Dr. MacLeod: At the meeting I was at in Winnipeg on standards for research in child health, there was a lot of discussion about what people nowadays are calling "waste" in clinical research. Again, with the benefit of hindsight, it is easy to see there are many studies and trials being done that were not worth doing. The problem is judging that in advance.
The Chair: To the frustration of their investors and the company who sponsored.
Dr. MacLeod: We were told in Winnipeg that there are 1.5 million publications a year on clinical issues around the world. That is a lot of publications and clearly we could be fine with many less, including fewer trials.
The Chair: Thank you very much. We have had a lot of questions about why Canada is not better organized in these areas. In fact, it came up here today in different areas early on. I thought I would give you an anecdotal experience that I had a number of years ago. There was a premier of Nova Scotia who was a medical doctor and was very interested in trying to get this kind of activity going in Atlantic Canada, and trying to pull together the Atlantic Canadian opportunity with regard to clinical trials. Dr. John Savage was the premier. He managed to get a group of hospitals and leading practitioners from across Atlantic Canada to come to Nova Scotia for a weekend meeting, and he asked me to chair.
My observation was that there was incredible friction among the different hospitals in Atlantic Canada at that time with regard to any possible cooperation on anything that might lead to another dollar coming in to someone's coffers. I did not see a lot more cooperation expressed among a number of the participants with regard to their enthusiasm for getting together, even though Dr. Savage had some advisers. Of course he was very knowledgeable in a lot of these areas and there are subsets of the population with particular genetic characteristics in Atlantic Canada for which there might have been particular opportunities with regard to clinical trials.

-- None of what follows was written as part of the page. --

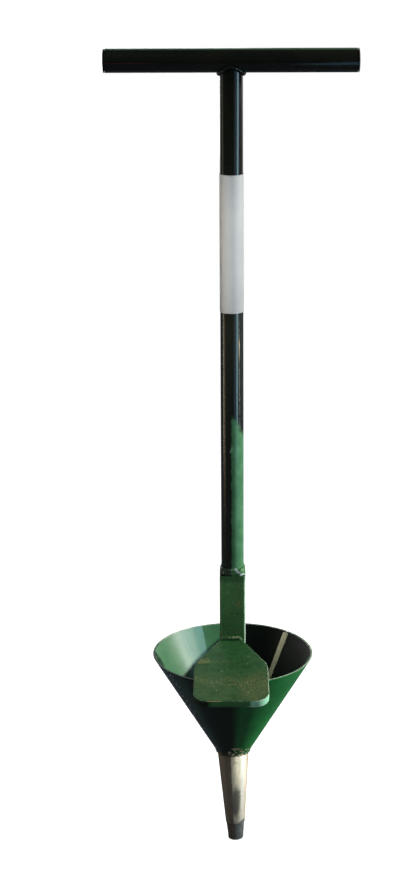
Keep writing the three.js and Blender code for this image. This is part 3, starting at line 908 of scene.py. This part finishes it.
def root_wear(finish, where):
    """Dulled, with a worn pale line where the bead meets the socket tube."""
    x, _, z = finish.axes(where)
    lumps = finish.cloud(where, 2.4, 4, 0.65)
    yield 0.7, rgb(36, 70, 38)
    yield lumps.rises(0.5, 0.62) * 0.5, rgb(24, 46, 26)
    worn = (lumps + x.rises(-4, 10) * 0.06).rises(0.5, 0.58) * z.rises(223.6, 224.6)
    yield worn * 0.7, rgb(170, 180, 136)


piece("tread_weld_top", "tread_root_weld", root_weld(), green_enamel("root_enamel", root_wear),
      60)
piece("tread_weld_under", "tread_under_weld", under_weld(), green_enamel("weld_enamel", weld_wear),
      60)

# Collecting cone, rolled from sheet, with a slit where the sheet's edges meet
NECK_HEIGHT, LIP_HEIGHT, SLANT = 100, 203.103, 120
NECK_INNER, NECK_OUTER, LIP_INNER, LIP_OUTER = 16.25, 18.0, 77.65, 79.396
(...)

I have been encouraged by the evidence we are hearing here before us that we have moved a little bit forward, but in terms of organizing this balkanized country, even in an area of such obvious potential benefit to us, both economically and to the benefit of our citizens, we still have a ways to go.
Honourable senators, before I thank our witnesses on your behalf, there is a piece of information that I have to read into the record according to the Rules of the Senate, and so I will now so do.
Honourable senators, this morning Senator Merchant made a written declaration of private interest regarding the special study on prescription pharmaceuticals in Canada. In accordance with rule 32.1, the declaration shall be recorded in the minutes of proceedings of the committee.
That is the end of my required intervention according to the Rules of the Senate.
Having done that, I want to thank all of you. This has been a very good session. I appreciate your frankness and the depth of knowledge that you have brought to us. Even though you have a lot of similar interests, you have brought us a breadth of experience today. I hope you recognize from my colleagues their appreciation of your testimony today. On their behalf, I want to thank you for appearing before us today. I encourage you that if something occurs to you after leaving here, one of those unique examples, the kind of thing where you say, "I wish I thought of that particular example;" or if there are additional points that you want to get to us that we would benefit from, unless the evidence is before us we are not allowed to use it. I would appeal to you to think about that and to contact us through the clerk.
With that, I declare the meeting adjourned.